Task.
Your task is to quote, unchanged, only the lines from the one with "The build123d and" through the one with "(fine, depth, 0.1))", both ends included.

* BEGIN Extracted records *

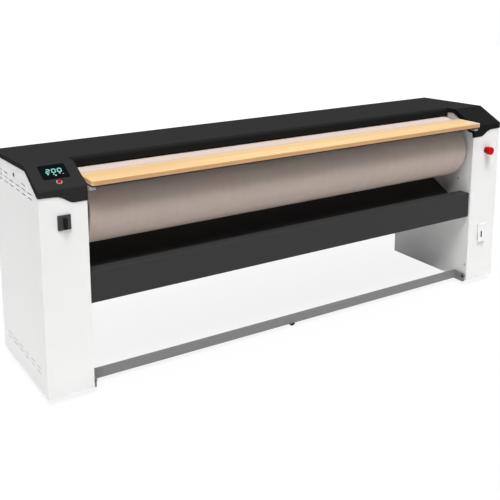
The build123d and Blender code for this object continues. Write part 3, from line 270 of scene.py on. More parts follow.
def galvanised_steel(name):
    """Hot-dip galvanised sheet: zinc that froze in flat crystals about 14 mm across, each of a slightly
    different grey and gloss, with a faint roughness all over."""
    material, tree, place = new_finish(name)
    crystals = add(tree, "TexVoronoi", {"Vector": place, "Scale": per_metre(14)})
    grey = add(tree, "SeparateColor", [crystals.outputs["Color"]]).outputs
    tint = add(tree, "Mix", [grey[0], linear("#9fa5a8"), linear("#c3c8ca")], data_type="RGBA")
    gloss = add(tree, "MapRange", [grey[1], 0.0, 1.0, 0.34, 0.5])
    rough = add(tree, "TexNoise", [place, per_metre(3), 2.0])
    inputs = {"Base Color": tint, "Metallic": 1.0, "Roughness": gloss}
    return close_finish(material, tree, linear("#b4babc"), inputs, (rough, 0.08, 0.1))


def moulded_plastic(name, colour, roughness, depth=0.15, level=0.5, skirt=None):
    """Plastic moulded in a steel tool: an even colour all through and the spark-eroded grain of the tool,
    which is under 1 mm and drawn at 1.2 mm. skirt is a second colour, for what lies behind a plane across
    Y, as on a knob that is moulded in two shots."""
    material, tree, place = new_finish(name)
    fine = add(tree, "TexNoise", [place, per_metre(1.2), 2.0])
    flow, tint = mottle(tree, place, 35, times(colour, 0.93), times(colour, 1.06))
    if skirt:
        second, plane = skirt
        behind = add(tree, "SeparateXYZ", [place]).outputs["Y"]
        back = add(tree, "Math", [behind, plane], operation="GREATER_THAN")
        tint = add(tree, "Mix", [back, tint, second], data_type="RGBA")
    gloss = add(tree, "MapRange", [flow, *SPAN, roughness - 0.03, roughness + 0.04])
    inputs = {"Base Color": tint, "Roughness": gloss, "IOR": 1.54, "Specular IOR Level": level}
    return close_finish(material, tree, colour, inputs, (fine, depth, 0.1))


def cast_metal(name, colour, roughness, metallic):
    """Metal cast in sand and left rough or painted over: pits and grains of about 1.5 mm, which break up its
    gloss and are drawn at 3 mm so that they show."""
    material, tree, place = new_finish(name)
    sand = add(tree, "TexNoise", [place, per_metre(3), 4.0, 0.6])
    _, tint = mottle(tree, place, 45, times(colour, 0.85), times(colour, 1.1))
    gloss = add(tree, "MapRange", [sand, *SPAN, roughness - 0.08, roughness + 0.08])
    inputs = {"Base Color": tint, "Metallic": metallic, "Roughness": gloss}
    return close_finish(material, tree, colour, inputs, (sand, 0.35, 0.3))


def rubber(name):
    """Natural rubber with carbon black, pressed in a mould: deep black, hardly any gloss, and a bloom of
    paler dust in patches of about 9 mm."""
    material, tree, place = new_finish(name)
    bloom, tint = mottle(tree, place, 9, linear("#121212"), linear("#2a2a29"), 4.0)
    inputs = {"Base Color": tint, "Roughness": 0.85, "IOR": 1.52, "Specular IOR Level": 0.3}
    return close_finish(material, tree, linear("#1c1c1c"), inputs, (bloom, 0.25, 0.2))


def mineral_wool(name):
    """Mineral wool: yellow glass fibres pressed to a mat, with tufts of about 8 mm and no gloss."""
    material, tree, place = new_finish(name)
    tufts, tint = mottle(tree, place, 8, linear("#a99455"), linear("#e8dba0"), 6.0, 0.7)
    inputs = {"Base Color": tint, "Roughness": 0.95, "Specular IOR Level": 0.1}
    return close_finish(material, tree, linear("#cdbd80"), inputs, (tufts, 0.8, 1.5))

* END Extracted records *
* BEGIN Extracted records *

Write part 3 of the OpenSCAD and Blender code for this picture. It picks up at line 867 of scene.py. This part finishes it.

* END Extracted records *
* BEGIN Extracted records *

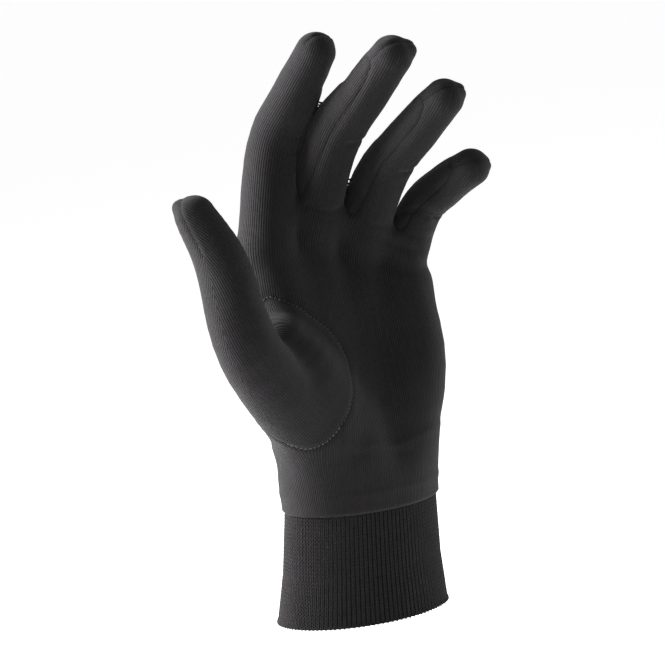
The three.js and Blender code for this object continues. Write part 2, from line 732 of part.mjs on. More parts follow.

* END Extracted records *

Response to the task.
The build123d and Blender code for this object continues. Write part 3, from line 270 of scene.py on. More parts follow.
def galvanised_steel(name):
    """Hot-dip galvanised sheet: zinc that froze in flat crystals about 14 mm across, each of a slightly
    different grey and gloss, with a faint roughness all over."""
    material, tree, place = new_finish(name)
    crystals = add(tree, "TexVoronoi", {"Vector": place, "Scale": per_metre(14)})
    grey = add(tree, "SeparateColor", [crystals.outputs["Color"]]).outputs
    tint = add(tree, "Mix", [grey[0], linear("#9fa5a8"), linear("#c3c8ca")], data_type="RGBA")
    gloss = add(tree, "MapRange", [grey[1], 0.0, 1.0, 0.34, 0.5])
    rough = add(tree, "TexNoise", [place, per_metre(3), 2.0])
    inputs = {"Base Color": tint, "Metallic": 1.0, "Roughness": gloss}
    return close_finish(material, tree, linear("#b4babc"), inputs, (rough, 0.08, 0.1))


def moulded_plastic(name, colour, roughness, depth=0.15, level=0.5, skirt=None):
    """Plastic moulded in a steel tool: an even colour all through and the spark-eroded grain of the tool,
    which is under 1 mm and drawn at 1.2 mm. skirt is a second colour, for what lies behind a plane across
    Y, as on a knob that is moulded in two shots."""
    material, tree, place = new_finish(name)
    fine = add(tree, "TexNoise", [place, per_metre(1.2), 2.0])
    flow, tint = mottle(tree, place, 35, times(colour, 0.93), times(colour, 1.06))
    if skirt:
        second, plane = skirt
        behind = add(tree, "SeparateXYZ", [place]).outputs["Y"]
        back = add(tree, "Math", [behind, plane], operation="GREATER_THAN")
        tint = add(tree, "Mix", [back, tint, second], data_type="RGBA")
    gloss = add(tree, "MapRange", [flow, *SPAN, roughness - 0.03, roughness + 0.04])
    inputs = {"Base Color": tint, "Roughness": gloss, "IOR": 1.54, "Specular IOR Level": level}
    return close_finish(material, tree, colour, inputs, (fine, depth, 0.1))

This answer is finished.